Inclusive Teaching and Learning Resource Site
Inclusive Teaching and Learning Resource Site
Thanks for taking the time to think critically about what you teach, how you teach, and who you teach. This guide has been developed as a resource for faculty who are just beginning to think about inclusive pedagogy as well as those more advanced in the process of decolonizing their courses. This work for faculty is never done, but rather an ongoing commitment to continue looking at our curriculum and learning environment through a lens of inclusion. We also realize that this learning takes time, so there is no need to do everything at once. Wherever you are in the process of rethinking your courses, find whatever in this guide can support your development and take advantage of opportunities for engaging in this work with colleagues. Our collective work can help us move Antioch University toward being the anti-racist and inclusive learning environment our mission dictates.
This guide is an ever-evolving, living document. Check back frequently for "What's New"!
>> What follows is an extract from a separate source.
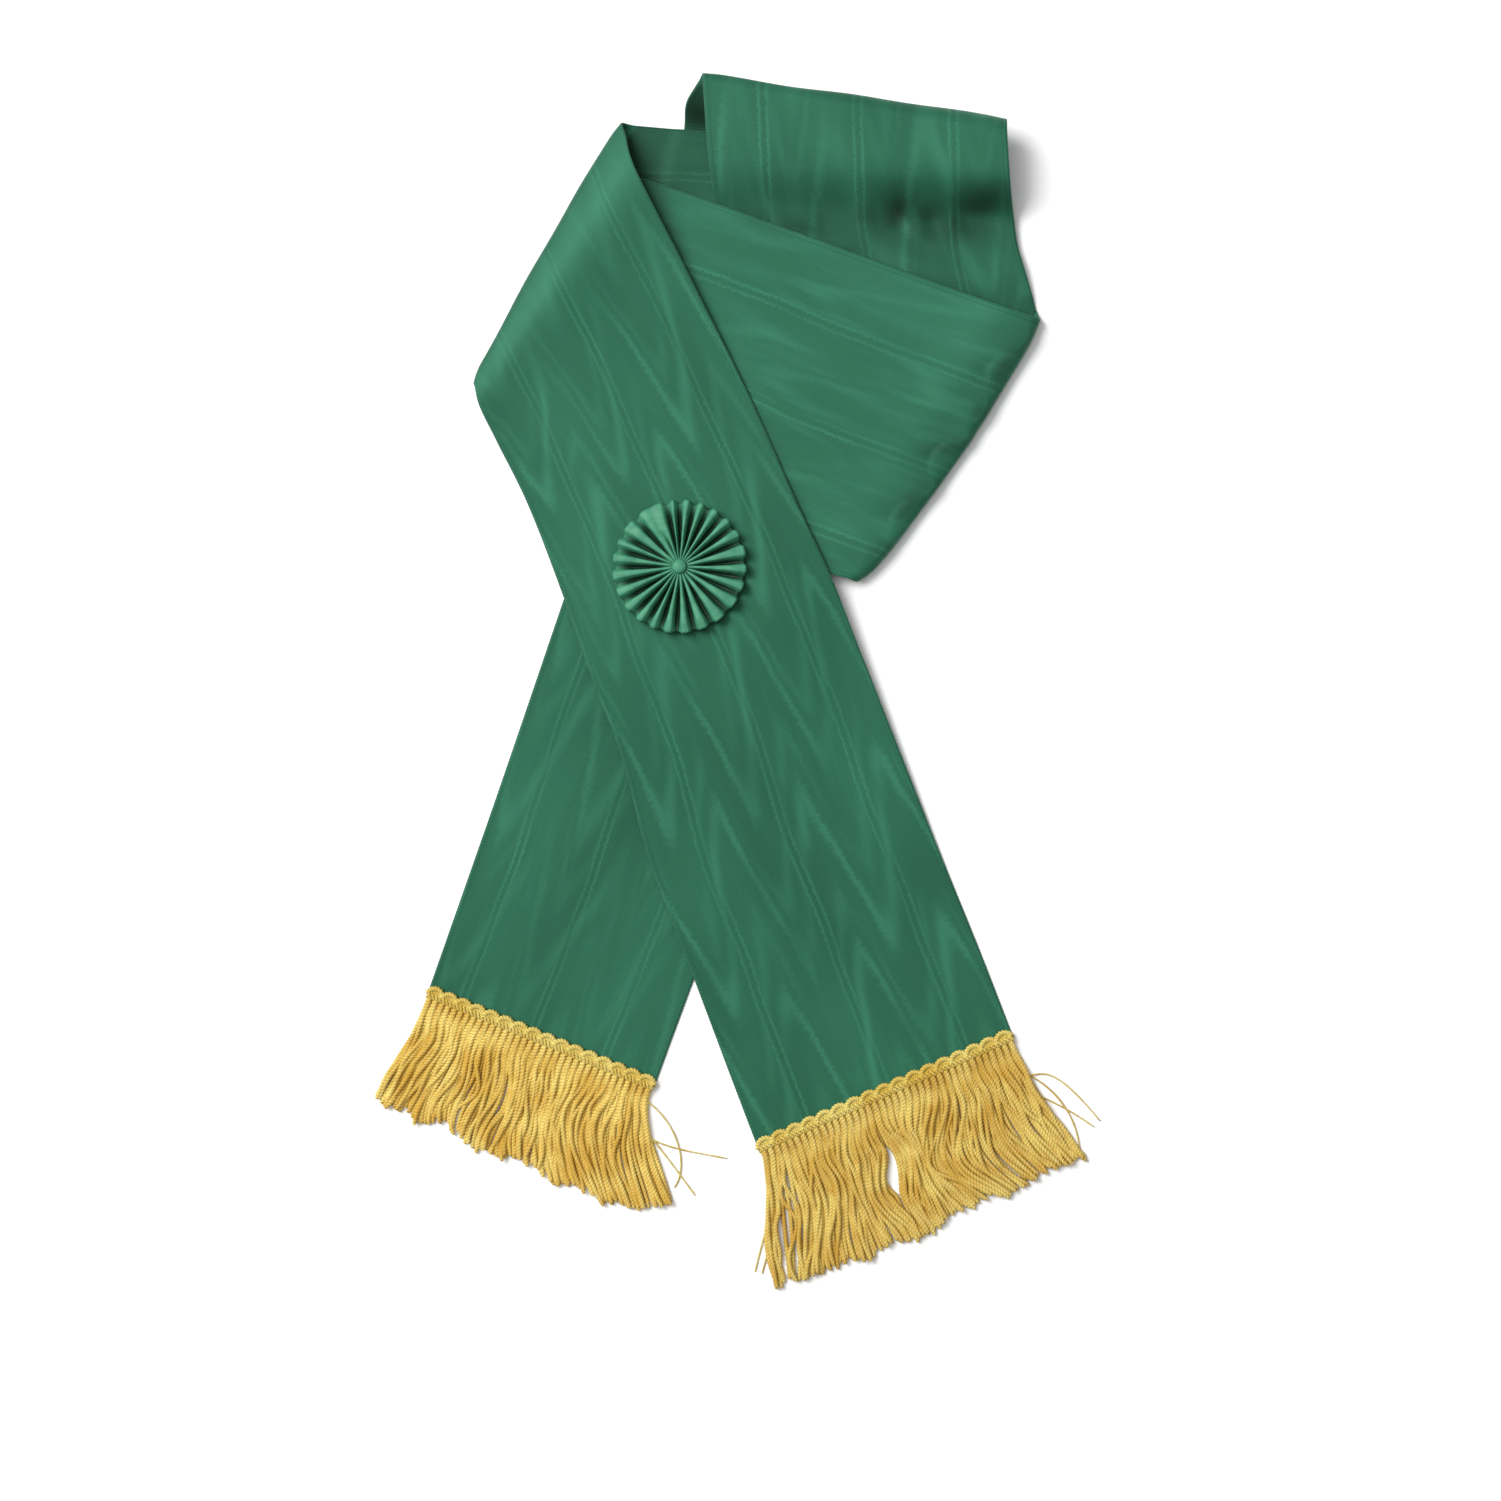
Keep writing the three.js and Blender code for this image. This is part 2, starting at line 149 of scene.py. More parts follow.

Antioch espouses a learning environment that aligns well with our social justice mission, promising students a safe and inclusive space for developing skills and knowledge. In order to fulfill on that commitment, we must provide faculty with tools for providing such a learning space that welcomes all students and opens doors into our disciplines. This guide is designed to support instructors as they build courses and other activities that move students toward their goals in a way that acknowledges them as unique individuals.
The first experience of a class is often the syllabus so as faculty we need to interrogate that document to see if we are truly welcoming students into our classroom community, treating them with equity and respect through our tone, and ensuring access to all of the course resources and opportunities. Some faculty begin their classes by inviting students to co-create the syllabus, making modifications to an initial draft and finding a way to share in the crafting of everyone’s responsibilities within the class. Faculty also need to consider whether their syllabi reflect who they are as human beings and how they want to be seen by the students in the class. All of this reflection shows good consistency with our university mission and the collaboration that is an integral part of the Antioch learning environment.
A successful instructor will also recognize the intersectionalities of their students and honor all who walk into the learning community. Providing an inclusive environment means making space for the complexities of students and offering multiple ways to learn and demonstrate that learning. Course materials should reflect the complicated and diverse voices that contribute to our disciplinary fields rather than focusing on singular identities or perspectives. Within this guide, we have attempted to offer guidelines for evaluating what we teach and how we teach so that we provide opportunities and access to all.
Finally, we encourage you to “get on board” because there is tremendous value in being part of a collaborative faculty that shares its expertise and supports each other in our progress toward antiracist and inclusive pedagogies. Without judgment, anyone can share where you are and join us in this venture to build a welcoming and supportive learning environment for our students by modeling it within our faculty community. We invite you to jump in and we’ll meet you there.
We invite all AU faculty to give us feedback on the content you'll find in this guide, and to contribute additional resources, content, examples, or sample syllabi or syllabi sections! Please reach out to Andrea Richards, Kathryn Pope, Abigail Pasley, or Rachel Kunert-Graf with your input.
We also want to honor those who have done initial work on this guide as part of the Inclusive Course Design group: Allison Adelman, Kat Bell, Kate Evarts Rice, Katherine Fort, Najla Hrustanovic, Rose Johnson, Richard Kahn, Rachel Kunert-Graf, Angel Martinez, Hays Moulton, Abby Pasley, Andrea Richards, and Sue Woehrlin.
Inclusive teaching practices align well with academic freedom. Some have argued that expecting faculty to transform their approaches to curriculum and pedagogy in accordance with current understandings and demands for socially-just educational practices (DEI) infringes on their academic freedom. Academic freedom can be seen as a form of "negative liberty" (or "freedom from" prevention) and it has been considered a benefit methodologically to the ongoing democratization and innovation of education and wider society thereby. However, academic freedom should also be interpreted as a form of "positive liberty" in which freedom is not simply an individual's freedom from unjust constraint upon their inquiry, but rather also involves the "freedom to" engage in inquiry by ensuring that those making inquiry have been appropriately resourced to maintain the internal capacity for teaching and learning on relevant topics of study. We would like to emphasize that as a social justice institution, appropriately resourcing our students and faculty is a priority, and therefore a way that we express our academic freedom.